Un récit dans lequel l'auteur a mis toute son âme, pour décrire un homme, Martin Eden, mettant toute son âme dans ses récits. C'était la première fois que je lisais un livre me faisant serrer parfois le poing tant on est face à un homme tombant lancinement,dans les limbes de la vie d'artiste.
Nous suivons Martin Eden, jeune homme pauvre et vulgaire qui d'un coup décide de séduire une bourge par amour et donc décide de sortir de sa classe par la culture. Il se met à lire, à comprendre, à cultiver son esprit.
Et il finit par avoir la fille, là dessus c'est très romanesque et on pense être parti dans un récit de transfuge de classe rappelant La Place d'Annie Ernaux.
Le récit est simple, plein de descriptions de la bassesse humaine des personnes ne croyant pas en Martin sans pour autant tomber dans un misérabilisme. Martin est attachant, il semble niais mais l'auteur ne tombe pas dans un manichéisme tant il renverse régulièrement les a-priori qu'avait le jeune Martin sur le monde bourgeois.

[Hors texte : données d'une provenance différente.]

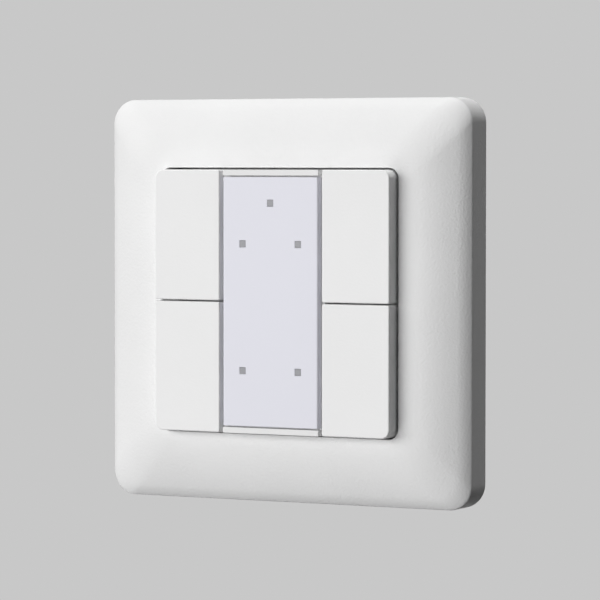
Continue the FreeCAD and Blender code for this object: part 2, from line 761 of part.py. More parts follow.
# Light guides: a square end flush with the label cover on a round stem over each lamp.
def make_lights():
    lamps = []
    for name, (x, z) in lights.items():
        lamps.append(block(name + "_lamp", around(x, "lamp_width"),
                           ("%s + seat_gap" % board_front, lamp_front), around(z, "lamp_height")))
        stem = rod(name + "_stem", x, z, "guide_radius",
                   (lamp_front + " + lamp_gap", "%s - seat_gap" % tower_inside))
        tip = block(name + "_tip", around(x, "light_square"),
                    ("%s - guide_radius" % tower_inside, "insert_front"), around(z, "light_square"))
        finish(name + "_light_guide", join(name + "_guide_joined", [stem, tip]))
    group = doc.addObject("Part::Compound", "lamp_group")
    group.Links = lamps
    finish("status_leds", group)


# Label field: a clear cover with two lugs, and the paper label behind it.
def make_label():
    body = new_body("cover_body")
    outline = new_sketch(body, "cover_outline", cover_rear)
    add_rectangle(outline, (minus(label_half), label_half), (minus(cover_half_height), cover_half_height))
    cover = pad(body, "cover_pad", outline, "cover_thick")
    doc.recompute()
    edge = body.newObject("PartDesign::Chamfer", "cover_chamfer")
    edge.Base = (cover, edges_at_level(cover.Shape, float(sheet.get("insert_front"))))
    bind(edge, "Size", "cover_edge")
    body.Tip = edge
    lugs, cuts, sheet_cuts = [], [], []
    for sign in (1, -1):
        side = "upper" if sign > 0 else "lower"
        low = "%s - lug_inset - lug_thick" % cover_half_height
        high = "%s - lug_inset" % cover_half_height
        lugs.append(block(side + "_lug", around("0", "lug_width"),
                          ("%s - lug_length" % cover_rear, "%s + cover_thick / 2" % cover_rear),
                          span(sign, low, high)))
        sheet_cuts.append(block(side + "_lug_cut", around("0", "lug_width + side_gap"),
                                (tower_front + " - cut_past", cover_rear + " + cut_past"),
                                span(sign, low + " - side_gap / 2", high + " + side_gap / 2")))
    square = "(light_square + 2 * light_play)"
    for name, (x, z) in lights.items():
        through = (tower_front + " - cut_past", "insert_front + cut_past")
        hole = (around(x, square), through, around(z, square))
        cuts.append(block(name + "_cover_hole", *hole))
        sheet_cuts.append(block(name + "_sheet_hole", *hole))
    whole = join("cover_joined", [body] + lugs)
    finish("label_window", carve("cover_cut", whole, cuts))
    paper_half = "(%s - side_gap)" % label_half
    paper_height = "(%s - side_gap)" % cover_half_height
    paper = block("paper", (minus(paper_half), paper_half),
                  ("%s + seat_gap" % tower_front, "%s + seat_gap + sheet_thick" % tower_front),
                  (minus(paper_height), paper_height))
    finish("label_sheet", carve("paper_cut", paper, sheet_cuts))


# Circuit board with what stands on its rear.
def make_board():
    body = new_body("board_body")
    outline = new_sketch(body, "board_outline", "board_rear")
    add_cut_square(outline, board_half, "housing_chamfer")
    pad(body, "board_pad", outline, "board_thick")
    through = ("board_rear - cut_past", board_front + " + cut_past")
    holes = [rod(name + "_board_hole", signed(sx, post_x), signed(sz, post_z),
                 "(board_screw_radius + screw_room)", through)
             for name, (sx, sz) in quarters.items()]
    finish("circuit_board", carve("board_cut", body, holes))

    def chip(label, x, z, width, height, thick):
        out = ("%s - %s" % (rear_of_board, thick), rear_of_board)
        return finish(label, block(label + "_block", around(x, width), out, around(z, height)))

    chip("microcontroller", "controller_inset - %s" % board_half, "chip_height",
         "controller_width", "controller_width", "controller_thick")
    chip("bus_transceiver", "%s - transceiver_inset" % board_half, "chip_height",
         "transceiver_width", "transceiver_width", "transceiver_thick")
    chip("programming_led", "-rear_button_side", rear_button_z, "lamp_width", "lamp_height", "lamp_thick")
    coil_x = "(coil_inset - %s)" % board_half
    coil = rod("coil_core", coil_x, "-coil_drop", "coil_radius",
               (rear_of_board + " - coil_thick", rear_of_board))
    waist = doc.addObject("Part::Torus", "coil_waist")
    waist.Placement.Rotation = FreeCAD.Rotation(FreeCAD.Vector(1, 0, 0), 90)
    bind(waist, "Radius1", "coil_radius + coil_groove_reach")
    bind(waist, "Radius2", "coil_groove")
    bind(waist, "Placement.Base.x", coil_x)
    bind(waist, "Placement.Base.y", minus(rear_of_board + " - coil_thick / 2"))
    bind(waist, "Placement.Base.z", "-coil_drop")
    finish("inductor", carve("coil_cut", coil, [waist]))
    cans = [rod("can_%d" % number, "%s - can_inset" % board_half, "-can_drop %s can_pitch / 2" % side,
                "can_radius", (rear_of_board + " - can_thick", rear_of_board))
            for number, side in enumerate("-+")]
    group = doc.addObject("Part::Compound", "can_group")
    group.Links = cans
    finish("capacitors", group)


# Rear housing: cup with cut corners for the wall box, screw posts, bus socket and ring latches.
def make_rear_housing():
    body = new_body("housing_body")
    outline = new_sketch(body, "housing_outline", "-housing_depth")
    add_cut_square(outline, housing_half, "housing_chamfer")
    pad(body, "housing_pad", outline, "housing_depth + %s" % housing_front)
    hollow = new_sketch(body, "housing_hollow", floor_inside)
    add_cut_square(hollow, "(%s - housing_wall)" % housing_half, "(housing_chamfer - 0.6 * housing_wall)")
    pocket(body, "housing_pocket", hollow, "housing_depth + %s" % housing_front, True)
    doc.recompute()
    added, cut = [], []
    for name, (sx, sz) in quarters.items():
        x, z = signed(sx, post_x), signed(sz, post_z)
        added.append(rod(name + "_post", x, z, "post_radius",
                         ("%s - housing_floor / 2" % floor_inside, rear_of_board)))
        cut.append(rod(name + "_post_bore", x, z, "(screw_head_radius + screw_room)",
                       (before_housing, "-screw_seat_depth")))
        cut.append(rod(name + "_post_hole", x, z, "(board_screw_radius + screw_room)",
                       ("-screw_seat_depth - cut_past", "board_rear + cut_past")))
    socket_x = "(terminal_width / 2 + terminal_play)"
    socket_z = around(terminal_z, "terminal_height + 2 * terminal_play")
    added.append(block("socket_walls", ("-%s - socket_wall" % socket_x, "%s + socket_wall" % socket_x),
                       ("%s - housing_floor / 2" % floor_inside, "%s + socket_wall" % socket_floor),
                       (socket_z[0] + " - socket_wall", socket_z[1] + " + socket_wall")))
    cut.append(block("socket_space", ("-" + socket_x, socket_x), (before_housing, socket_floor), socket_z))
    for side in (1, -1):
        cut.append(rod("pin_hole_%d" % side, signed(side, "terminal_width / 4"), terminal_z,
                       "(pin_radius + 2 * plunger_play)",
                       (socket_floor + " - cut_past", "%s + socket_wall + cut_past" % socket_floor)))
    through_floor = (before_housing, floor_inside + " + cut_past")
    cut.append(rod("button_hole", "rear_button_side", rear_button_z, "(rear_button_radius + plunger_play)",
                   through_floor))
    cut.append(rod("lamp_hole", "-rear_button_side", rear_button_z, "(rear_lamp_radius + seat_gap)",
                   through_floor))
    # latches that spring behind the ring
    for side in (1, -1):
        nose = doc.addObject("Part::Wedge", "latch_nose_%d" % side)
        nose.Xmin = 0
        bind(nose, "Xmax", "housing_wall / 2 + ring_play + latch_nose")
        nose.Ymin = 0
        bind(nose, "Ymax", "latch_ramp")
        nose.Zmin = 0
        bind(nose, "Zmax", "latch_width - 2 * latch_slit")
        nose.X2min = 0
        bind(nose, "X2max", "housing_wall / 2")
        nose.Z2min = 0
        bind(nose, "Z2max", "latch_width - 2 * latch_slit")
        bind(nose, "Placement.Base.x", "%s - housing_wall / 2" % housing_half)
        bind(nose, "Placement.Base.y", "seat_gap")
        bind(nose, "Placement.Base.z", "-latch_width / 2 + latch_slit")
        added.append(nose if side > 0 else mirrored("left_latch_nose", nose, (1, 0, 0)))
        wall = span(side, "%s - housing_wall - cut_past / 2" % housing_half,
                    "%s + cut_past / 2" % housing_half)
        for edge in (1, -1):
            slit = span(edge, "latch_width / 2 - latch_slit", "latch_width / 2")
            name = "latch_slit_%d_%d" % (side, edge)
            cut.append(block(name, wall, ("-latch_length / 2", "latch_length / 2"), slit))
    # room for the light guides that stand close to the wall
    for name, (x, z) in lights.items():
        cut.append(rod(name + "_guide_room", x, z, "(guide_radius + side_gap)",
                       (board_front, housing_front + " + cut_past")))
    whole = join("housing_joined", [body] + added)
    tools = join("housing_cuts", cut)
    return finish("rear_housing", carve("housing_cut", whole, [tools]))


def make_screws():
    screws = []
    for name, (sx, sz) in quarters.items():
        x, z = signed(sx, post_x), signed(sz, post_z)
        seat = "(-screw_seat_depth - seat_gap)"
        head = rod(name + "_screw_head", x, z, "screw_head_radius", (seat + " - screw_head_height", seat))
        shank = rod(name + "_screw_shank", x, z, "board_screw_radius",
                    (seat + " - screw_head_height / 2", "%s + 0.5 * plate_thick" % plate_rear))
        screws.append(join(name + "_screw", [head, shank]))
    group = doc.addObject("Part::Compound", "screw_group")
    group.Links = screws
    finish("housing_screws", group)


# Bus terminal: two plug-on halves with four wire holes each, on two pins of the board.
def make_bus_terminal():
    pins = [rod("bus_pin_%d" % side, signed(side, "terminal_width / 4"), terminal_z, "pin_radius",
                ("-pin_reach", rear_of_board)) for side in (1, -1)]
    group = doc.addObject("Part::Compound", "pin_group")
    group.Links = pins
    finish("bus_pins", group)
    front = "(%s - seat_gap)" % socket_floor
    rear = "(%s - seat_gap - terminal_length)" % socket_floor
    for label, side in (("bus_terminal_red", -1), ("bus_terminal_dark", 1)):
        half = block(label + "_block", span(side, "seat_gap / 2", "terminal_width / 2"), (rear, front),
                     around(terminal_z, "terminal_height"))
        centre = signed(side, "terminal_width / 4")
        cuts = [rod(label + "_pin_bore", centre, terminal_z, "(pin_radius + plunger_play)",
                    ("-pin_reach - cut_past / 2", front + " + cut_past"))]
        for number, (across, along) in enumerate(((-1, -1), (1, -1), (-1, 1), (1, 1))):
            x = "%s + %d * wire_hole_pitch / 4" % (centre, across)
            z = "%s + %d * wire_hole_pitch * 0.7" % (terminal_z, along)
            cuts.append(rod("%s_wire_hole_%d" % (label, number), x, z, "wire_hole_radius",
                            (rear + " - cut_past", rear + " + wire_hole_depth")))
        finish(label, carve(label + "_cut", half, cuts))


# Programming button with its switch, and the lamp's light guide, all at the rear.
def make_programming():
    x, z = "rear_button_side", rear_button_z
    switch_rear = "(%s - switch_body)" % rear_of_board
    body = block("programming_switch_block", around(x, "switch_width"), (switch_rear, rear_of_board),
                 around(z, "switch_width"))
    bore_end = "%s + plunger_depth + rear_button_travel + seat_gap" % switch_rear
    bore = rod("programming_switch_bore", x, z, "(plunger_radius + plunger_play)",
               (switch_rear + " - cut_past", bore_end))
    finish("programming_switch", carve("programming_switch_cut", body, [bore]))
    step = "(%s - plunger_rise)" % switch_rear
    foot = rod("button_foot", x, z, "plunger_radius", (step, "%s + plunger_depth" % switch_rear))
    collar_start = "(%s + 2 * seat_gap)" % floor_inside
    collar_end = collar_start + " + rear_collar_thick"
    stem = rod("button_stem", x, z, "rear_button_radius", ("-housing_depth - rear_button_rise", step))
    collar = rod("button_collar", x, z, "rear_collar_radius", (collar_start, collar_end))
    finish("programming_button", join("button_joined", [foot, stem, collar]))
    guide = rod("lamp_guide_stem", "-" + x, z, "rear_lamp_radius",
                ("-housing_depth", "%s - lamp_thick - lamp_gap" % rear_of_board))
    shoulder = rod("lamp_guide_collar", "-" + x, z, "(rear_lamp_radius + rear_lamp_collar)",
                   ("%s + seat_gap" % floor_inside, "%s + rear_collar_thick" % floor_inside))
    finish("programming_light_guide", join("lamp_guide_joined", [guide, shoulder]))


make_cover_frame()
make_support_ring()
make_button_carrier()
make_keys()
make_switches()
make_lights()
make_label()
make_board()
make_rear_housing()
make_screws()
make_bus_terminal()
make_programming()
doc.recompute()

for piece in doc.Objects:
    if "Invalid" in piece.State or "Error" in piece.State:
        raise RuntimeError("%s failed: %s" % (piece.Name, piece.State))
for label, piece in nodes.items():
    if piece.Shape.isNull() or not piece.Shape.isValid():
        raise RuntimeError("%s has no valid shape" % label)

os.makedirs("parts", exist_ok=True)
for label, piece in nodes.items():
    shape = piece.Shape
    shape.exportStep("parts/%s.step" % label)
    print("%-24s %d solid(s) %10.1f mm3" % (label, len(shape.Solids), shape.Volume))
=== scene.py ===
import json
import math

import bmesh
import bpy
from mathutils import Matrix, Vector


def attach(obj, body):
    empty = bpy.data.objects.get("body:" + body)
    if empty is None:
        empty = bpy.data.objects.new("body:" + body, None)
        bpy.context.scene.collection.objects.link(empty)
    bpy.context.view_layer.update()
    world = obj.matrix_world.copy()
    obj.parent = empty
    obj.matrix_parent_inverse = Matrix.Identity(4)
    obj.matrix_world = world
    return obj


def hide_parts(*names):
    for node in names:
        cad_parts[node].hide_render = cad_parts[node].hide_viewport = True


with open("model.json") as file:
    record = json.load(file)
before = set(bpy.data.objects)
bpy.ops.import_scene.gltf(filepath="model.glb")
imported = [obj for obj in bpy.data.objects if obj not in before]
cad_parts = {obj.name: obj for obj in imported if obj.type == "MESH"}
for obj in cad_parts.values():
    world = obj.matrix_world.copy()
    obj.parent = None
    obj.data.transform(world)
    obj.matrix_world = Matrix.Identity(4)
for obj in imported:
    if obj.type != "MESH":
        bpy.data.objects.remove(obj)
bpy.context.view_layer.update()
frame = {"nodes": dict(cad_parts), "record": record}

nodes = frame["nodes"]
mm = 0.001  # metres; the lengths of the pieces are written in mm
samePlace = 1e-6  # metres, within which a corner counts as lying on a level or at a place
margin = 0.1  # mm, for finding edges next to a level
past = 1.0  # mm by which a cutting block reaches past the piece
hair = 0.001  # mm taken off a round that would otherwise meet the next one
sharpTurn = 50  # degrees between the two faces at an edge, above which it counts as sharp
aligned = 0.999  # cosine of the angle to an axis, above which an edge or a normal runs along it
print("frame loaded:", len(nodes), "nodes")


# helpers for modelling: a place is x, out and z, where out is the distance in front of the wall

def spot(x, out, z):
    return Vector((x, -out, z)) * mm


def leaveEdit():
    if bpy.context.object and bpy.context.object.mode != "OBJECT":
        bpy.ops.object.mode_set(mode="OBJECT")


def deselectAll():
    leaveEdit()
    bpy.ops.object.select_all(action="DESELECT")


def useOnly(piece):
    deselectAll()
    piece.select_set(True)
    bpy.context.view_layer.objects.active = piece


def editPiece(piece):
    useOnly(piece)
    bpy.ops.object.mode_set(mode="EDIT")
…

Puis, il se met à écrire, c'est le basculement. Il écrit pour contrer une médiocrité dont il se rend compte petit à petit de l'existence.
Et c'est ce qui est grandiose. En ajoutant quelque synthèse de son bouillonnement intellectuel que London a eu toute sa vie, nous assistons à un développement absolu de Martin qui comprend la médiocrité d'une classe qu'il tente vainement d'atteindre et qu'il ne peut habiter, ses écrits sont refusés par dizaine et on assiste à un récit lancinant de Martin écrivant, postant ses écrits, n'ayant plus un sous, mettant en gage ses affaire, reprenant ses gages quand quelque dollars parviennent d'un quelconque poème qu'il a composé. Il finit usé par tous ces vas-et-vient et par l'hypocrisie des bourgeois dont il se sent en tout point supérieur.
Son amoureuse Ruth, belle, intelligente mais affreusement superficielle rappelle le "drame bourgeois" nietzschéen. Martin souhaite écrire le réel, ce qu'il vit au quotidien de pauvre ce qui horrifie la jeune fille qui étant d'abord fasciné par lui, finit par le détester, elle qui est persuadé qu'il n'a aucun talent pour l'écriture. London a réussi à faire une oeuvre romanesque bouleversante certes biographique mais qui arrive à parler du destin, du déterminisme social et du caractère ambivalent des relations humaines pouvant être sublimes ou sordides.
Au moment où sa gloire arrive enfin, comme ce n'est pas ce que Martin recherchait, il finit par se laisser noyer, non pas à cause de mois de privation mais par dégoût du monde des hommes.